Ridder zonder faam
Dat voetbal oorlog is, moge dan minder erg zijn dan dat oorlog geen voetbal is, maar slachtoffers vallen er wel degelijk.
In de nacht van de vermakelijke ontmoeting tussen Turkije en Duitsland wordt het laat in het café aan de overkant. Ergens in de vroege ochtend dringt een luidruchtig gelal de slaapkamer binnen. Carnavalesk uitgedoste kroeggangers wankelen over de kade naar hun sloep. Dat gaat met veel misbaar gepaard.
Daar moet je bij mevrouw Van Dooren in het midden van de nacht niet mee aankomen. Ze rukt het raam open en vraagt niet al te vriendelijk of het wat zachter kan.
De dronkenlappen beantwoorden het verzoek met 'kutkankerhoer, kutkankerhoer' en herhalen dat nog een paar keer, terwijl ze hun vuisten ballen naar het slaapkamerraam. Scheldend kiest het gezelschap het ruime sop.
Meneer kijkt het zooitje peinzend na. Het ontgaat hem dat zij wat stilletjes is. Het is niet alleen de verwensing die haar diep heeft gekrenkt. De ridderloze onverschilligheid van haar huisgenoot raakt haar nog het meest. ‘Je had ze toch beschaafd van repliek kunnen dienen?’, oppert ze met tranen in haar ogen.
Hij begrijpt het niet. Waarom zou je een discussie aangaan met een stel dronken idioten? En bovendien: schelden doet toch geen pijn?
‘Mannen noemen ze echt geen kutkankerhoer,’ fluistert ze verwijtend. Maar hij denkt: en wat dan nog, het zijn maar woorden. Hem mogen ze alles noemen. Het raakt hem niet.
Maar daar schiet mevrouw niet zoveel mee op.
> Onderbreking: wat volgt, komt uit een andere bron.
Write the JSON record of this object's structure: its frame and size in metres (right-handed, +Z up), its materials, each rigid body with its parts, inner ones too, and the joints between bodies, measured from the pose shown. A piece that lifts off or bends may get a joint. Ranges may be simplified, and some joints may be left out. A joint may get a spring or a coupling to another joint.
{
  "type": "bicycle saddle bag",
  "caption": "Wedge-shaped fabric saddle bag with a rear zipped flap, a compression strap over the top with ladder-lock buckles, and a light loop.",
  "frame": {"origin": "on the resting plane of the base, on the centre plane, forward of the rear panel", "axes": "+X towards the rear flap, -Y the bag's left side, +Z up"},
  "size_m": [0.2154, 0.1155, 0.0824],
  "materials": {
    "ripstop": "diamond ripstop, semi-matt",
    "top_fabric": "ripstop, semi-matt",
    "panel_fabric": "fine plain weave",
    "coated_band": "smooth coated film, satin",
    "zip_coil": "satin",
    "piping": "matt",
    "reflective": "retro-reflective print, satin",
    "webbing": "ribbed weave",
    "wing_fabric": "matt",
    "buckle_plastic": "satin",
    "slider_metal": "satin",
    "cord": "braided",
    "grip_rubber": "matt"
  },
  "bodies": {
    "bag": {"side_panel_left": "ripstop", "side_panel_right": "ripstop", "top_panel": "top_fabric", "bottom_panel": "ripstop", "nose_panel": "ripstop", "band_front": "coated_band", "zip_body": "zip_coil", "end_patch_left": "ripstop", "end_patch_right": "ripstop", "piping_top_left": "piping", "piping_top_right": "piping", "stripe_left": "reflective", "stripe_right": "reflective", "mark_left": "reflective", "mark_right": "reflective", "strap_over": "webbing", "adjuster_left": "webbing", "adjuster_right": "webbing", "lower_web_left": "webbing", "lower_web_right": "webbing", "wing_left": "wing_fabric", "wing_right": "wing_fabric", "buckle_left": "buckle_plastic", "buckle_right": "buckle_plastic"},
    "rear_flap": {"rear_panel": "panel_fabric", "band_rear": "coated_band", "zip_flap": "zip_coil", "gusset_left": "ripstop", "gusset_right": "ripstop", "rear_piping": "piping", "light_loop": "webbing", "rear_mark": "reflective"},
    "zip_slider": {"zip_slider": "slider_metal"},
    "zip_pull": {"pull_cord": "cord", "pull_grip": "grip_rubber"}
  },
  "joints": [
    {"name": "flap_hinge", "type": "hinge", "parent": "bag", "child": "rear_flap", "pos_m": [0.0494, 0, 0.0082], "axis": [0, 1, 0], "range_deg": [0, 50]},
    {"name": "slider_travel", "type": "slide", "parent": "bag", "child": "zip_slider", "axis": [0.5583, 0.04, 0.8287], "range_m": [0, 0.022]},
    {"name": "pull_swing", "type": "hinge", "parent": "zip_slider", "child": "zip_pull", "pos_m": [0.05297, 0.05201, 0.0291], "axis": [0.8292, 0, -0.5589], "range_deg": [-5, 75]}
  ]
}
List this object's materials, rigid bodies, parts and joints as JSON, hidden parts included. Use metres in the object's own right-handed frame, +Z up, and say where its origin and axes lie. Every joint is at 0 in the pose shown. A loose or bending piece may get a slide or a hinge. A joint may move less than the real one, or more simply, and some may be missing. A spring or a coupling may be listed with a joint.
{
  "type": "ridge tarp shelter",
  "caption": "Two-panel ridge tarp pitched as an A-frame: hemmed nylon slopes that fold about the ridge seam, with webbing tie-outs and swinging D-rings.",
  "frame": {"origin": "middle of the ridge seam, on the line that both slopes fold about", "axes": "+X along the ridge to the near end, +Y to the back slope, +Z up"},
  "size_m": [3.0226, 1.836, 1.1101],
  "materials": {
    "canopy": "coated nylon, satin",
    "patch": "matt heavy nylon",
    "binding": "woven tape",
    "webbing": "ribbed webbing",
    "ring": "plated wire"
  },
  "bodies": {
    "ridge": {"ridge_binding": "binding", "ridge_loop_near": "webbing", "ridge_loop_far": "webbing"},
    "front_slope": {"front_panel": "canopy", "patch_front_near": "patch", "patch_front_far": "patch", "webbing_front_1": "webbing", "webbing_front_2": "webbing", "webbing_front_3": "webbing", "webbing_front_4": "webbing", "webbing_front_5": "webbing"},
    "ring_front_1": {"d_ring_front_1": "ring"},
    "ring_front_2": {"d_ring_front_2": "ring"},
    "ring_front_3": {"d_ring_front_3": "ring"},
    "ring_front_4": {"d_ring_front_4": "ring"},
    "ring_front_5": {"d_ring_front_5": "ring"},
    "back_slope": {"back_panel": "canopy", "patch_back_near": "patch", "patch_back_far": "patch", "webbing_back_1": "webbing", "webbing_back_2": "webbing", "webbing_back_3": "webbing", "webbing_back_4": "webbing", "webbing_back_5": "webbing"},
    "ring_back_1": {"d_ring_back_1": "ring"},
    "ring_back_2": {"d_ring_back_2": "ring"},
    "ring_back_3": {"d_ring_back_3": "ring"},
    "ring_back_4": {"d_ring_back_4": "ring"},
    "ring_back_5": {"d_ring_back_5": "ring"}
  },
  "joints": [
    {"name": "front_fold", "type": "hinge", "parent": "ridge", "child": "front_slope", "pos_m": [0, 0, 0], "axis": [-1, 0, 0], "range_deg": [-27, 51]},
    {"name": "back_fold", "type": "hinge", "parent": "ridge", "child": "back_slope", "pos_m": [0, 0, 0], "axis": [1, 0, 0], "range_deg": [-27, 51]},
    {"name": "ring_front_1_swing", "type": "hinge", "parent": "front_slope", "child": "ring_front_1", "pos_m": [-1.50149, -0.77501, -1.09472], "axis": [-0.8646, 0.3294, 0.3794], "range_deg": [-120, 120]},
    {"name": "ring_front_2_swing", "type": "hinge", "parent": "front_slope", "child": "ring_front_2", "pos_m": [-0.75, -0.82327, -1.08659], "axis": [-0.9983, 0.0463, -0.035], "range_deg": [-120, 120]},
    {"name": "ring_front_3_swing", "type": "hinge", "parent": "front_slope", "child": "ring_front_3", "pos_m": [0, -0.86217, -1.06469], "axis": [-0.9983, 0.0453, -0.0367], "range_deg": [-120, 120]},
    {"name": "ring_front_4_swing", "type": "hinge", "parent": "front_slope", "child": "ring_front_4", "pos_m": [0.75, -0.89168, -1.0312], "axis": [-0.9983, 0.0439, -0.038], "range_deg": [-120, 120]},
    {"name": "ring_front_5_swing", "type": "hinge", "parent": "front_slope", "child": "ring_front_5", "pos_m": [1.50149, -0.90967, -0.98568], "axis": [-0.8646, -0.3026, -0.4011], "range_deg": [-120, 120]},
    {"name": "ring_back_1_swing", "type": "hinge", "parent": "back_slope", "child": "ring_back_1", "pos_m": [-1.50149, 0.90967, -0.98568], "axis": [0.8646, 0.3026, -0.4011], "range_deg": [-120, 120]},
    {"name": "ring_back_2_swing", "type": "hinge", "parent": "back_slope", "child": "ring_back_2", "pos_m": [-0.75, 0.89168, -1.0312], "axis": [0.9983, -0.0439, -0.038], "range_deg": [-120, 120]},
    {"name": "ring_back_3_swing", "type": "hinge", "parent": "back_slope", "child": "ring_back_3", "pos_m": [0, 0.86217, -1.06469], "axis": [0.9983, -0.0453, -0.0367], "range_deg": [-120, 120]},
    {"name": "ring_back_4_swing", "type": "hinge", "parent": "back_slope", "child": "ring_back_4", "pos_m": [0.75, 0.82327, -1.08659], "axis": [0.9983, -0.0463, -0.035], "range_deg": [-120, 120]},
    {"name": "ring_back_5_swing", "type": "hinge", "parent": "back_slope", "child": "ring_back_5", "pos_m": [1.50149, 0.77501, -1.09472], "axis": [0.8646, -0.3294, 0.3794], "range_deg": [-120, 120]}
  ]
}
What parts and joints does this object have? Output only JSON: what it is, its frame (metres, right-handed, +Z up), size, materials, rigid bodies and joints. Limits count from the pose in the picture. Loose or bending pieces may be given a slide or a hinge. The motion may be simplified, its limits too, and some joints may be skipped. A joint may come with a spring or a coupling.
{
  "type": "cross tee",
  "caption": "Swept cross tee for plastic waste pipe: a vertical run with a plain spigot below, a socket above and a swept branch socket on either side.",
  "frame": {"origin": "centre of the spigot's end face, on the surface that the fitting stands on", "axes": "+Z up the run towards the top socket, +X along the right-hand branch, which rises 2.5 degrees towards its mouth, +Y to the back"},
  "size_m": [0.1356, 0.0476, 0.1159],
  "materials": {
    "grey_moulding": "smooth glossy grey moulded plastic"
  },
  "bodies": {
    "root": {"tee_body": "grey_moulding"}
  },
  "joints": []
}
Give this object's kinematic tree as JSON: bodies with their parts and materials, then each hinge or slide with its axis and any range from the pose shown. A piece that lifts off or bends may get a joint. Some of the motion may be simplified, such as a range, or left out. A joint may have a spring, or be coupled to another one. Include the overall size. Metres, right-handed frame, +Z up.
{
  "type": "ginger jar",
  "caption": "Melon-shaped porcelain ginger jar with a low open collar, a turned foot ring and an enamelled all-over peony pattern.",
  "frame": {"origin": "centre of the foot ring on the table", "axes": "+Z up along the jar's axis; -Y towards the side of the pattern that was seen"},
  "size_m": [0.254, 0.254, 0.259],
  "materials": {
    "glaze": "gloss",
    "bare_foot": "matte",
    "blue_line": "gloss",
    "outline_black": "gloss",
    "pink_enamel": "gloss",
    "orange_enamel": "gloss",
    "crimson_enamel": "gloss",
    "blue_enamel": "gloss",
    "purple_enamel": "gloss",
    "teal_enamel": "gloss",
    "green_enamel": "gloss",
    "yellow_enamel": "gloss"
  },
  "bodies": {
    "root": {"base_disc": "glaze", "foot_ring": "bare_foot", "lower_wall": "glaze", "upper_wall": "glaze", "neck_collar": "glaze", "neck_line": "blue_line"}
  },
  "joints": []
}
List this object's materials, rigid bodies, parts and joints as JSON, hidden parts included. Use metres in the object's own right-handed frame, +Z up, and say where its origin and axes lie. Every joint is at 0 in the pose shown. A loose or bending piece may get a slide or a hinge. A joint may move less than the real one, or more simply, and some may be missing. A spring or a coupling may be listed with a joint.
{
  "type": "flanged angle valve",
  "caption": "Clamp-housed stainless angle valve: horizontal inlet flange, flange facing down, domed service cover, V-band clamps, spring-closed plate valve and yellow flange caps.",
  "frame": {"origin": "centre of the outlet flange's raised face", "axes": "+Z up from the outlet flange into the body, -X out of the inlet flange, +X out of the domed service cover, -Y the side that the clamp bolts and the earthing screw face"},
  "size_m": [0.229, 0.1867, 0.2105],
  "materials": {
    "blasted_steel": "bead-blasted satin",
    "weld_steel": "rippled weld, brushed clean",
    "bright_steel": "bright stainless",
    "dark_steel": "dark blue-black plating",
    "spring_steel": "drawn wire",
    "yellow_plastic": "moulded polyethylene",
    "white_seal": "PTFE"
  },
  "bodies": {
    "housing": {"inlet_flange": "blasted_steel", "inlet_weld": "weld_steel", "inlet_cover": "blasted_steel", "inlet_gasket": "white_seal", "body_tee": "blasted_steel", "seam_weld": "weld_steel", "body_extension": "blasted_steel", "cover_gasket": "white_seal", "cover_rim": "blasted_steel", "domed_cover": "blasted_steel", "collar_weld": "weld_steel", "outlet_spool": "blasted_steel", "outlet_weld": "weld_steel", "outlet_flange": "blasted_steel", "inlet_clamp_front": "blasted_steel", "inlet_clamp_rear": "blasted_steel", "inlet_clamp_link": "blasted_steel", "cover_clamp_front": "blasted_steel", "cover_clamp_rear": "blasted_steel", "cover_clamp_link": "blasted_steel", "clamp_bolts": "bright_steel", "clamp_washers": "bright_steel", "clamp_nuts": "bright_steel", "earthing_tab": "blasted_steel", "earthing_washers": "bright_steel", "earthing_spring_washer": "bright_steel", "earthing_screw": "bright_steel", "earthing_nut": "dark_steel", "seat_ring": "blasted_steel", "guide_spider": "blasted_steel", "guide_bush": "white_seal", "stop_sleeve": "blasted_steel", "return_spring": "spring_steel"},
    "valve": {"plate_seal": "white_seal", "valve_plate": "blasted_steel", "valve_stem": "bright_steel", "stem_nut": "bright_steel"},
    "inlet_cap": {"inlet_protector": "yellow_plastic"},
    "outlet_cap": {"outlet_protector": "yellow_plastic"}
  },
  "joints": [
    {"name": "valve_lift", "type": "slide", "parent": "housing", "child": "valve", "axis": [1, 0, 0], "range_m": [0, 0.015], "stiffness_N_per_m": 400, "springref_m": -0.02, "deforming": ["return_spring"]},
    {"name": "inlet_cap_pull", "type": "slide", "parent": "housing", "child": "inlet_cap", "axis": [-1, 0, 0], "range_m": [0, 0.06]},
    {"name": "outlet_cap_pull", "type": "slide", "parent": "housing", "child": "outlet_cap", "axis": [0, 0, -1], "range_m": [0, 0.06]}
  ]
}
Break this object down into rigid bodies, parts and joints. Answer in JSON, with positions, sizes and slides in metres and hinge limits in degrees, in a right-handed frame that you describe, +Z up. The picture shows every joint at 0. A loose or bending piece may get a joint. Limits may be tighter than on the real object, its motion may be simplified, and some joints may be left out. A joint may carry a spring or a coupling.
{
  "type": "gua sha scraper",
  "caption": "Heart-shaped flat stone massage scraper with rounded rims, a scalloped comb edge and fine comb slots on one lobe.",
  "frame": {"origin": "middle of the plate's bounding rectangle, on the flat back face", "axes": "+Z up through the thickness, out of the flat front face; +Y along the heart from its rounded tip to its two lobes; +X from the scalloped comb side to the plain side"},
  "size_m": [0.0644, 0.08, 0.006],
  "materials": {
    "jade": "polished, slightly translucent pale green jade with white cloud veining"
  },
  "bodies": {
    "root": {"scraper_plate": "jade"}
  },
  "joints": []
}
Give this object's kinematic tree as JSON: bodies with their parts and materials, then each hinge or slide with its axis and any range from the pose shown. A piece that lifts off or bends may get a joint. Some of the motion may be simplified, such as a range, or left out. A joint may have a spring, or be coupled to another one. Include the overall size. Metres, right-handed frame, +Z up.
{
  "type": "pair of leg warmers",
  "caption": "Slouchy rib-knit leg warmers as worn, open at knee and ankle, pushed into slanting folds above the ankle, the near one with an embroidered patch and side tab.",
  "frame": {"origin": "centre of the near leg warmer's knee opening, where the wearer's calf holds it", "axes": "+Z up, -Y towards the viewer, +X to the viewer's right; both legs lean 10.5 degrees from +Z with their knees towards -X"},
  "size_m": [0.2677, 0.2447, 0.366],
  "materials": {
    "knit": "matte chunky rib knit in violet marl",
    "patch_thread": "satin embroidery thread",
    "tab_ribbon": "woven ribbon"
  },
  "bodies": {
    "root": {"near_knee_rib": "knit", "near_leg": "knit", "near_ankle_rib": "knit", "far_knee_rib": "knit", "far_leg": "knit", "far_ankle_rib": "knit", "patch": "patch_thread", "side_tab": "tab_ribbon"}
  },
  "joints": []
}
Het liefst zag ze hem het drietal de gracht in meppen, of de sloep leksteken.
Voetbal is nu eenmaal oorlog en de grote Zidane laat zijn zus ook niet voor hoer uitmaken.
Deze ridder heeft gefaald.
Geplaatst in de categorie: adel
Don Quichotte zou zich natuurlijk belachelijk hebben gemaakt, maar zijn Dulcinea zou hem wél hebben bewonderd.
En daarna zou ze liefdevol zijn wonden hebben gelikt.